Sorge quindi il dubbio se non sia stata sbagliata la strategia di fondo del governo, il modo di interpretare i dati, i tempi degli interventi sanitari su singoli (che invece avevano reali problemi respiratori legati al Covid), le misure restrittive esagerate.

Gli appelli fatti dalle opposizioni alla “sfiducia” nei confronti del ministro della Sanità Roberto Speranza, tra cui il più organizzato quello di Fratelli d’Italia, non sono mai andati a segno e ancora in queste ore Walter Ricciardi, consulente del ministro, ha spiegato sulle colonne de Il Messaggero che in autunno potrebbe esserci una nuova ondata e bisognerà prepararsi a nuovi vaccini sperimentali. Per Ricciardi “non siamo ancora arrivati al picco pandemico”. Si torna al punto di partenza.

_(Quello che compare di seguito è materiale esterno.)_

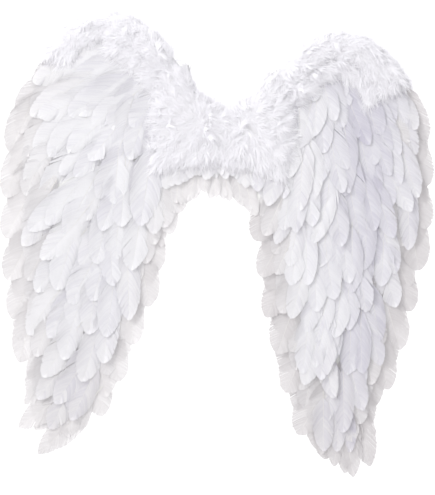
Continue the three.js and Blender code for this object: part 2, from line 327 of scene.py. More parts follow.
def steel_material():
    nodes = Nodes("steel_wire", 0.35, metallic=1.0)
    marks = nodes.noise(240.0, 4.0)
    nodes.colour(nodes.mix(marks, (0.5, 0.51, 0.53), (0.66, 0.67, 0.69)))
    nodes.bump(marks, 0.0001, 0.3)
    return nodes.material


def thread_material():
    nodes = Nodes("thread", 0.85, sheen=0.2)
    nodes.colour(nodes.mix(nodes.noise(2400.0, 2.0), (0.7, 0.7, 0.69), (0.86, 0.86, 0.85)))
    return nodes.material


# ---- Outlines taken from the CAD model -----------------------------------------------------------


def cap_outline(node):
    """The ordered outline, in x and z, of a flat plate's face on the wearer's side."""
    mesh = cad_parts[node].data
    flat = [(round(v.co.x, 5), round(v.co.z, 5)) for v in mesh.vertices]
    edges = {}
    for face in mesh.polygons:
        if face.normal.y > 0.9:
            corners = [flat[v] for v in face.vertices]
            edges.update(dict.fromkeys(zip(corners, corners[1:] + corners[:1])))
    following = {a: b for a, b in edges if (b, a) not in edges}
    loop = [next(iter(following))]
    while following[loop[-1]] != loop[0]:
        loop.append(following[loop[-1]])
    return np.array(loop)


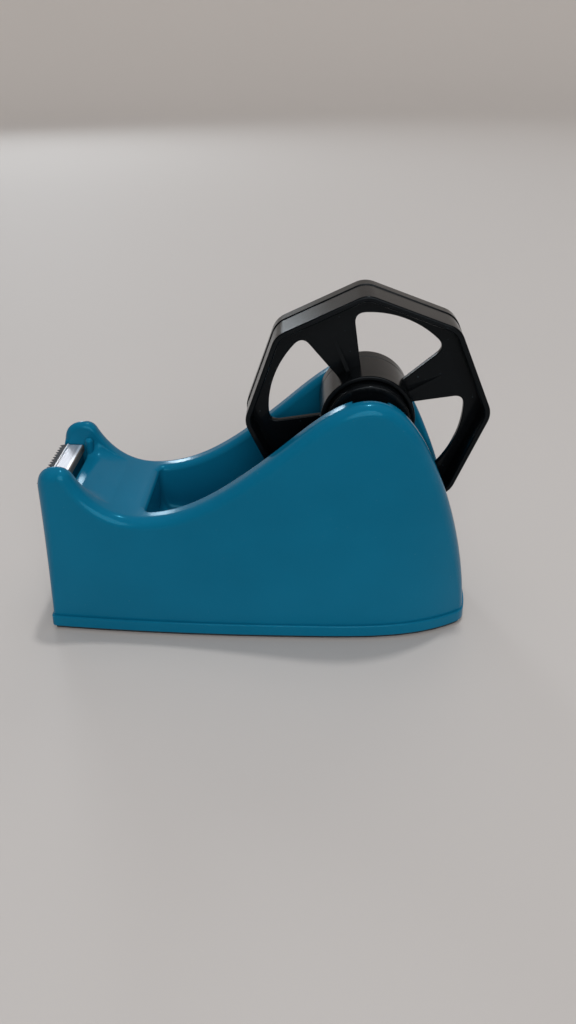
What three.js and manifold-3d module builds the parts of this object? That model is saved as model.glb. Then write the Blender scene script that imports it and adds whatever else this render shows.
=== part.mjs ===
// Desk tape dispenser with a two-size reel: a double-walled moulded body with a tape well, a steel
// saw-tooth blade between two wings, a ballasted base, and a reel that lifts out of two open slots.
// Millimetres, +Z up. The origin is the middle of the underside of the non-slip pad. The blade end is
// at -X and the reel's axis lies along Y.

import * as THREE from "three";
import { mergeVertices } from "three/addons/utils/BufferGeometryUtils.js";
import Module from "manifold-3d";

const wasm = await Module();
wasm.setup();

// Clearances and working allowances
const seatGap = 0.3;
const runningGap = 0.3;
const threadGap = 0.12;
const blendStart = 0.05;
const overrun = 6;
const skyReach = 260;
const skyCentreX = -45;
const mergeDistance = 0.0001;

// Foot: the flange's outline in plan
const footLength = 142;
const footFrontHalf = 20.9;
const footMiddleHalf = 24.2;
const footRearHalf = 12.3;
const footMiddleX = 5;
const footFrontCorner = 1.8;
const footRearCorner = 2.4;
const footRearBow = 2;
const flangeHeight = 3.9;
const flangeDraft = 0.2;
const padThickness = 1.5;
const padInset = 1;
const plateThickness = 2.4;
const plateInset = 2.5;

// Body shell
const wallLedge = 1.2;
const frontLedge = 0.2;
const rearLedge = 2.2;
const rearBulge = 1.2;
const rearBulgeRise = 34;
const wallThickness = 2.2;
const wallSeam = 0.25;
const sideDraft = 0.7;
const frontLean = 2.1;
const edgeRadius = 3.6;
const noseRadius = 5.2;
const footEdgeRadius = 1.2;
const lipRadius = 2.2;
const humpRise = 10.3;
const saddleHeight = 44;
const saddleReach = 32.8;
const wingRise = 15.8;
const wingLength = 10.2;
const wingThickness = 5.2;
const wingFrontRadius = 7.4;
const wingRearRadius = 2.6;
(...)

Il tutto mentre il governo spagnolo e quello del Regno Unito hanno deciso di trattare il coronavirus come un’influenza, nonostante il tasso di incidenza dei contagi.

Da lunedì 28 marzo in Spagna sono entrate in vigore le nuove regole che prevedono l'obbligo di test solo per le persone vulnerabili e i sanitari. Per il 2023 è previsto un sistema di sorveglianza sentinella, come quello che viene utilizzato per l’influenza, rete di medici di Medicina Generale e di pediatri, reclutati dagli enti regionali, che segnalano i casi di sindrome simil influenzale.